Ссадины на ногах нестерпимо защипало…
Но Георгий плотно удерживал Ритины ноги в ладонях, не давая вырваться, и втирал в ступни какую-то вонючую гадость.
Рита хныкнула, и он сказал ей, как маленькой:
— Потерпи немножко. Скоро пройдет… — И подул на ссадины, как мама в детстве дула на прижигаемую йодом ранку…
Рита скорее уловила, чем услышала тихий шепот:
— У кошки боли, у собачки боли… А у Риточки не боли, не боли…
Теплое дыхание защекотало подошвы, и мягкие губы коснулись ее пальцев.
Натруженные мышцы расслабились, как после теплой ванны, приятное тепло стало подниматься по телу от кончиков ног, только внутри что-то еще дрожало от озноба. Такое странное сочетание холода и тепла…
Георгий перевернул Риту на спину, приподнял ей голову и поднес к губам кружку с пузырящейся жидкостью.
— Не бойся, аспирин.
Она поморщилась, но выпила.
— А теперь еще глоточек…
В другой кружке оказался теплый куриный бульон с характерным привкусом кубика-концентрата.
— Не могу… — Рита откинулась обратно на свое ложе.
— Хорошо, попозже, — покорно согласился он.

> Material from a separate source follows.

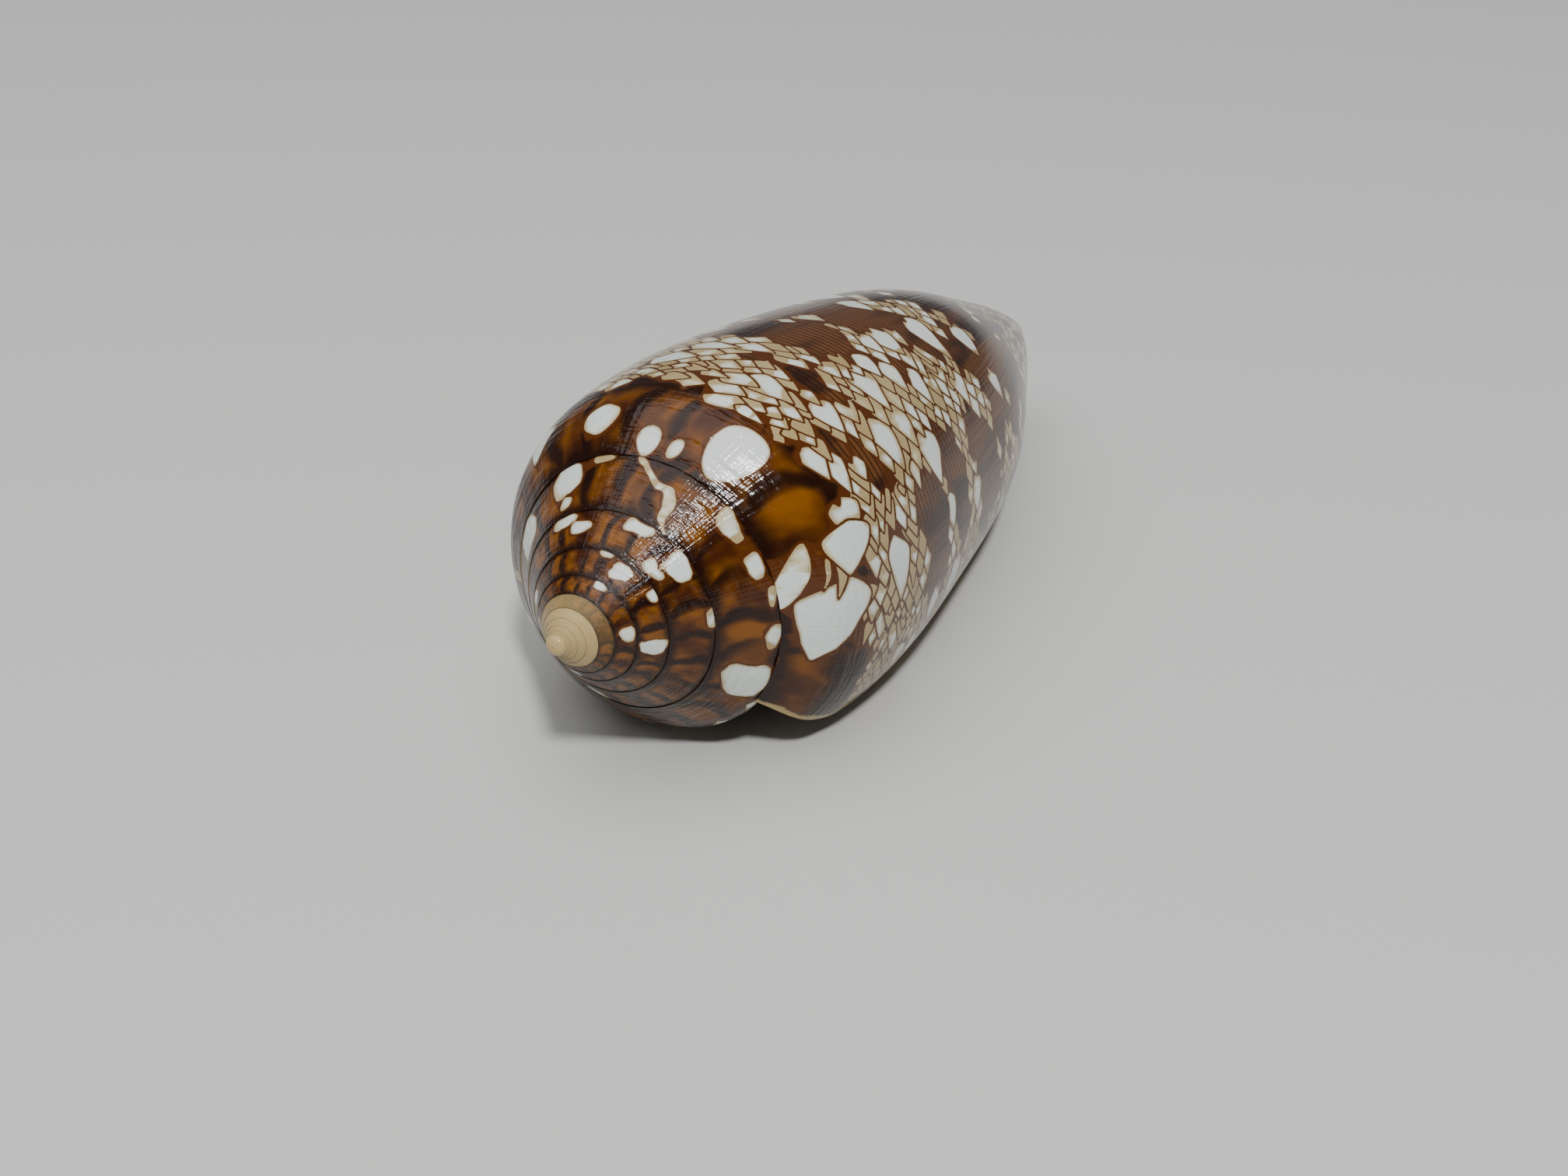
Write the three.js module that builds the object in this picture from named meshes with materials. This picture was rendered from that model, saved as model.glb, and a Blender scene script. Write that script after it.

Свет фонарика резал глаза, и Рита закрыла их, чувствуя, как брызжет на грудь пена, и как непривычно чуткие руки, едва касаясь, растирают ее по обожженному участку.
Тяжелая дрема накатывала волнами и отступала от этих будоражащих прикосновений.
Его пальцы скользнули по соскам, и они напряглись навстречу… потом по животу, опустились к бедрам…
— Извини, надо растереть получше… — низким чужим голосом бормотнул Георгий и потянул вниз кружевные трусики.
«У меня там не болит», — хотела сказать Рита, но почувствовала, что он уже навис над ней, удерживаясь на руках, чтобы не коснуться болезненно пылающей кожи.